なるほど・・・あの看護婦もグルだったってことか。ここ本当に病院かよ。

「そこは安心していいわよ、きちんと手当てしてあげてるでしょ?・・・あぁ、あと、赤い付箋のページを見てもらっていい?」

ヒルが彼女の指定したページを開くと、そこには西宮日琉に対して物々しい文体で何事かを督促するようなことが記されていた。

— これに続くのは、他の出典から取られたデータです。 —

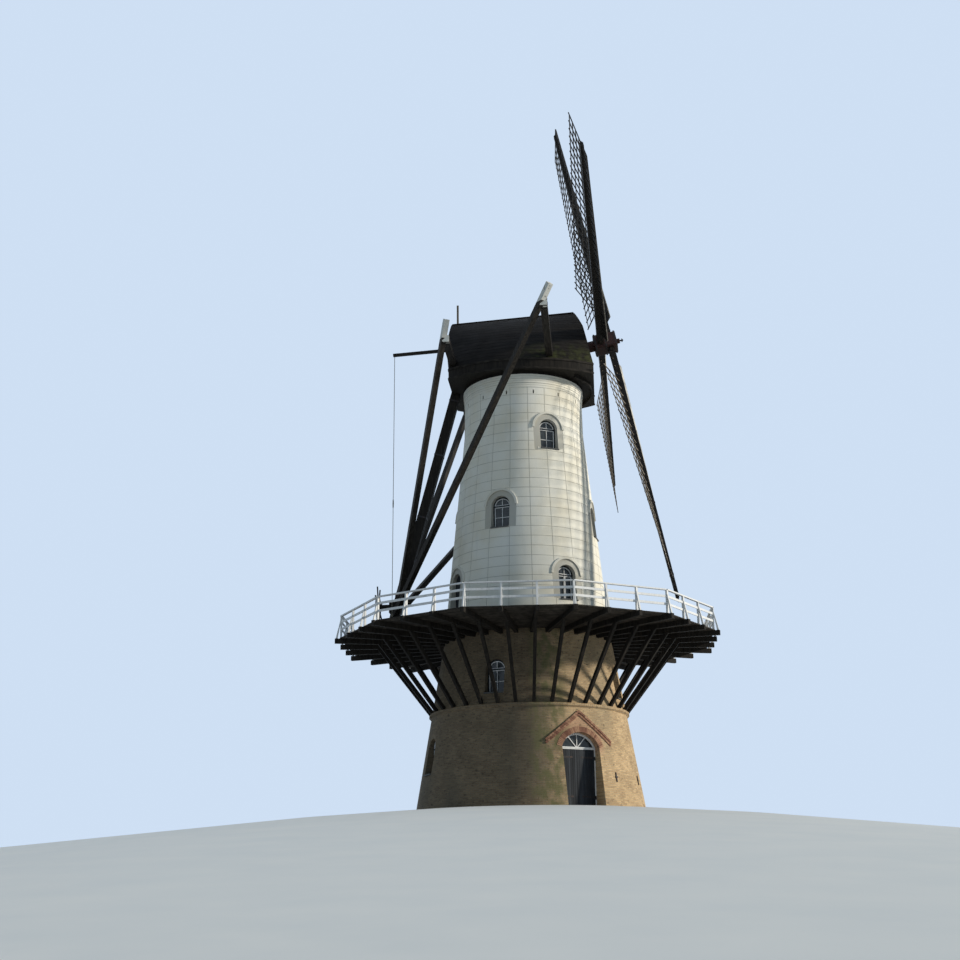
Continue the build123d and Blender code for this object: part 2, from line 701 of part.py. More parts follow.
def eave_bow():
    """Radius of the cap's bowed sides in plan."""
    drop = EAVE_HALF_WIDTH - EAVE_END_HALF_WIDTH
    return (CAP_HALF_LENGTH ** 2 + drop ** 2) / (2 * drop)


def eave_half_width(place):
    """Half of the cap's width at a distance ahead of the tower's axis."""
    bow = eave_bow()
    return EAVE_HALF_WIDTH - bow + sqrt(bow ** 2 - place ** 2)


def cap_plan(inset, foot, height):
    """Block with the plan of the cap's eaves, bowed at the sides and cut square at the ends."""
    bow = eave_bow()
    side = EAVE_HALF_WIDTH - inset
    bowed = Pos(side - bow + inset, 0) * Circle(bow - inset) & Pos(bow - side - inset, 0) * Circle(bow - inset)
    front, rear = FRONT_PROFILE[-1][0] - inset, REAR_PROFILE[-1][0] + inset
    ends = polygon([(-side, -front), (side, -front), (side, -rear), (-side, -rear)])
    return Pos(0, 0, foot) * extrude(bowed & ends, height)


def ridge_height(place):
    middle = (RIDGE_REAR_HEIGHT + RIDGE_FRONT_HEIGHT) / 2
    return middle + (RIDGE_FRONT_HEIGHT - RIDGE_REAR_HEIGHT) * place / (2 * CAP_HALF_LENGTH)


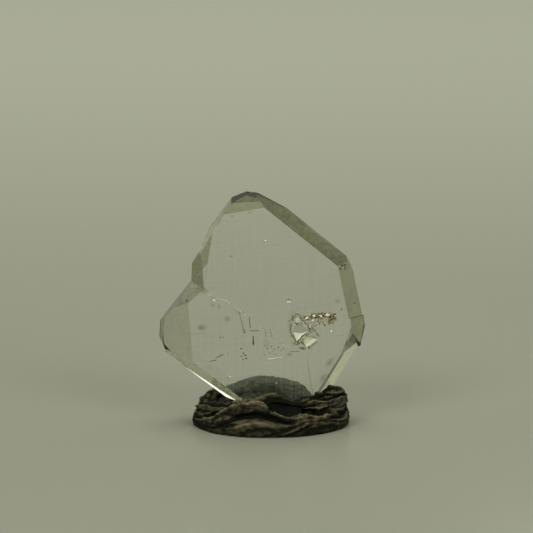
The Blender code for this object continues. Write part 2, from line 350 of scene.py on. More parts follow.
def broad_face_material(settings):
    """Clear quartz with faint growth streaks and the stains on its front face."""
    shader = Shader("clear_quartz")
    fine = shader.noise((6.0, 1.0, 0.16), 2.0, 0.55, turn=GROWTH_SLOPE)
    return shader.finish(
        Base_Color=quartz_tint(shader, settings),
        Roughness=0.0,
        IOR=settings.index,
        Transmission_Weight=1.0,
        Normal=shader.bump(fine, 0.05, 0.02 * MM),
    )


def side_face_material(settings):
    """The narrow side faces: finely ridged across, and darkened by painted shade so that less light comes through
    them.
    """
    shader = Shader("ridged_quartz_painted_shade")
    shade = shader.add("ShaderNodeAttribute", {"attribute_name": "shade"}, output="Fac")
    ridges = shader.noise((0.9, 3.0, 0.10), 3.0, 0.6, turn=GROWTH_SLOPE)
    grain = shader.noise((0.5, 0.5, 0.5), 3.0, 0.6)
    # Painted shade: each side face's listed shade, made patchy by the ridges and grain, with the painted shadows
    # laid over it.
    painted_shade = shade * (0.78 + 0.22 * shader.ramp(ridges * 0.5 + grain * 0.5, (0.38, 0.0), (0.62, 1.0)))
    ridged = 0.8 + 0.2 * shader.ramp(ridges, (0.4, 0.0), (0.6, 1.0))
    painted_shade = painted_shade.highest(shader.spots(SIDE_SHADOWS, SIDE_SHADOW_DEPTH) * ridged)
    iron = shader.spots(IRON_STAINS, SIDE_STAIN_DEPTH) * shader.ramp(grain, *STAIN_SPECKLE)
    clear = shader.blend(painted_shade, SIDE_CLEAR, SIDE_YELLOW)
    return shader.finish(
        Base_Color=shader.blend(iron, shader.blend(painted_shade, clear, settings.side), settings.iron),
        Roughness=0.06,
        IOR=settings.index,
        Transmission_Weight=1.0,
        Normal=shader.bump(ridges, 0.10, 0.03 * MM),
    )


def pit_material(settings):
    """The etched inside of the pits and chips: clear, with pale frosted places."""
    shader = Shader("etched_quartz")
    speckle = shader.noise((0.22, 0.22, 0.22), 3.0, 0.65)
    shader.finish(Base_Color=PIT_CLEAR, Roughness=0.12, IOR=settings.index, Transmission_Weight=1.0)
    frost = shader.spots(FROST_SPOTS) * shader.ramp(speckle, (0.30, 0.55), (0.58, 1.0))
    colour = shader.blend(shader.ramp(speckle, (0.40, 0.0), (0.62, 1.0)), settings.frost, PIT_STAIN)
    return shader.finish_mixed(frost, Base_Color=colour, Roughness=0.55)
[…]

「その趣旨を簡単に説明するとね。人間界で人間として生活する魔法使いには行政へ登録の義務があるのだけど、キミはそれを怠ったから罰金を払いなさいってことよ。」

「ハァ!?知るかよそんなの。なんで俺が・・・」

「西宮三郎が亡くなられたからよ。戸籍上、キミは彼の養子ということになってるしね。」

養子となっていたという情報は、ヒルにとって初耳だった。

「・・・いくらなんだよ・・・・」

「書いてあるわよ。200万くらいかしら。」

「ハァ!!?ふざけんな!!払えるわけねぇだろ!!そんなの!!」

「払えるわよ。数年働けば。」

如月は平然とヒルの怒号に応えた。

「いい?キミは人間様の血税に15年間もただ乗りしていた不法滞在者フリーライダーなのよ?キミの養父おとうさんの公文書偽装が元だから斟酌してその程度で済ましてあげているけど、本当はもっと頂きたいくらいよ。」

「・・・・だからって・・・っ」

「男の子でしょう?お父さんの責任は、キミが取らなきゃ。ね?」

如月は最後にとってつけたような微笑をつけた。

「カネなんて・・・アテがねぇよ・・・・」

「そう。まぁ、他に手がないというわけでもないわよ。」

「は?」

如月は何かのパンフレットをヒルに手渡した。

「・・・陰陽学校いんようがっこう?」

陰陽学校「おんみょう」がっこうね。いわゆる魔法使いの職業高等学校よ。もしキミがそこに入学する気があるなら、この罰金についてはちょっと考えてあげてもいいわよ。」

「意味が読めねぇ・・・」

「君がこの学校を卒業して陰陽師になるつもりがあるなら、チャラにしてあげるって言ってるのよ、全部。」

「・・・んなことできんのかよ。」

「罪を憎んで人を憎まず。不良少年が更生してその力をお国のために奮ってくれるなら、それはとても素晴らしいことじゃないかしら?・・・私たちはキミの将来に投資したいのよ。キミがさっき見せてくれた才能に鑑みれば、安い買い物だわ。」

「・・・チッ、最初からそれが目的ってわけか。」

「ひどい言い草ね。私たちは心からキミの将来を心配しているというのに。手っ取り早く債権を回収したいなら、吉原のお仕事でも斡旋してるわよ。西宮くんって若くて綺麗な顔をしているから、年内に回収できそうだしね。」

如月の声は、まるで本気で彼を気遣っているかのように、優しかった。


「私たちは、若者の自由な意志を応援するわ。」

彼女は終始微笑を崩さなかったが、その目は笑っていなかった。